# Australian Navy To Hunt For Lost Sub from WWI.



## syscom3 (Mar 7, 2007)

Australian Navy To Hunt For Lost Sub from WWI.
February 26, 2007 - 9:40AM


The navy is to conduct a search for the wreckage of the submarine AE1, lost with all hands off New Guinea at the start of World War One.
Veterans Affairs Minister Bruce Billson said the survey ships HMAS Benalla and HMAS Shepparton would conduct a search for the submarine during routine survey operations off PNG late this month.
Mr Billson said the search would be conducted using side scan sonar, which provides a visual representation of the ocean floor, and a magnetometer to detect the presence of metallic items on the ocean floor.
"I am hopeful that this search will shed some light on to the whereabouts of the AE1 and provide some answers to the relatives of the crew members who were lost," he said.
Mr Billson said retired navy Commander John Foster had played a key role in researching AE1 and the search would be based on information he had gathered over the past 30 years.
He said he had lobbied for government support to search for the AE1 over a sustained period.
"In recognition of his efforts, Commander Foster has been invited to observe the search," he said.
The disappearance of AE1 with all 35 crewmen was Australia's first major loss of the Great War.
Like the loss of HMAS Sydney in World War Two, the sinking of AE1 remains a complete mystery.
AE1's sister ship AE2 is far better known. This vessel managed to penetrate the Dardanelles during the Gallipoli campaign and was lost in the Sea of Marmara on April 30, 1915. EA2's wreckage was located in 1998.
Australia purchased both vessels from Britain before WWI and they were commissioned into Australian service at Portsmouth on February 28, 1914. Both were commanded by British officers with a mixture of British and Australian crew members.
Both set sail for Australia in March and arrived in Sydney on May 24, 1914.
On August 11, 1914 - five days after Australia declared war on Germany - AE1 was dispatched to support operations against German forces on New Britain, then a German possession.
Patrolling off the east coast of the Duke Of York Island group on September 14, AE1 vanished without trace.
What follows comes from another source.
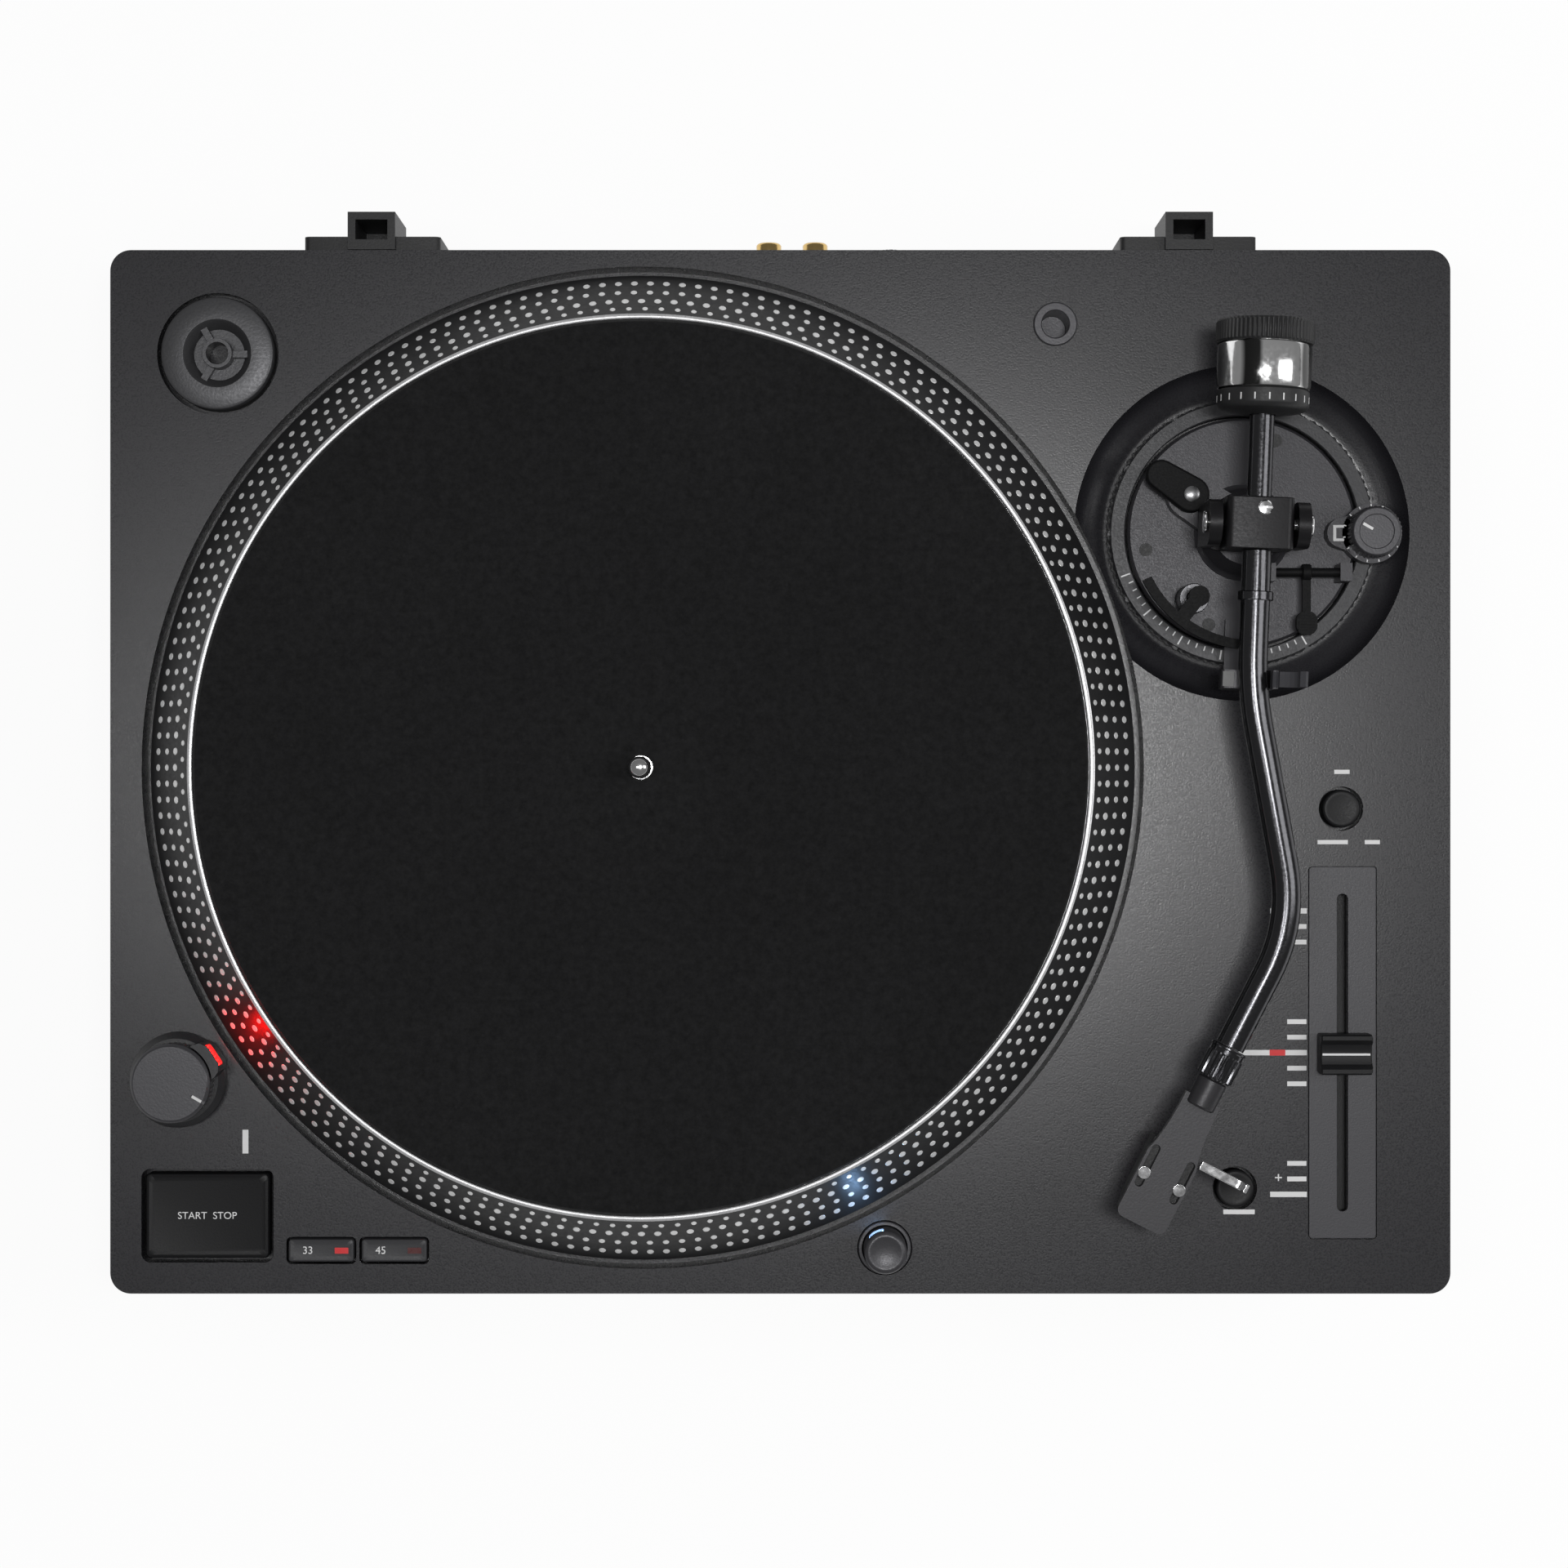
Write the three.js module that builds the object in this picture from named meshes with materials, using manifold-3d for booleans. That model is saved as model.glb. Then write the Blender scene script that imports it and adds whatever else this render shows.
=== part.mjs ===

A brief search revealed no sign of the vessel.
Commander Foster's research on German fleet movements suggest it was highly unlikely AE1 was the victim of enemy action.
The most likely cause was a breach of the pressure hull caused by running aground or striking a submerged object.
Commander Foster believes AE1 lies in about 90 metres of water. He has identified a particular search area south of Mioko Island, not far from an area searched by a team from the Maritime Museum of Western Australia in 2003.
AAP


----------



## Wildcat (Mar 7, 2007)

Yeah heard about this search, hope they find it.


----------



## HealzDevo (Mar 27, 2007)

I think from memory that they have now actually identified where it lies and are conducting research on the submarine to find out why it sank and various other information. It certainly is unique as it is in service condition, and thus gives a better idea of what the submarines looked like inside.


----------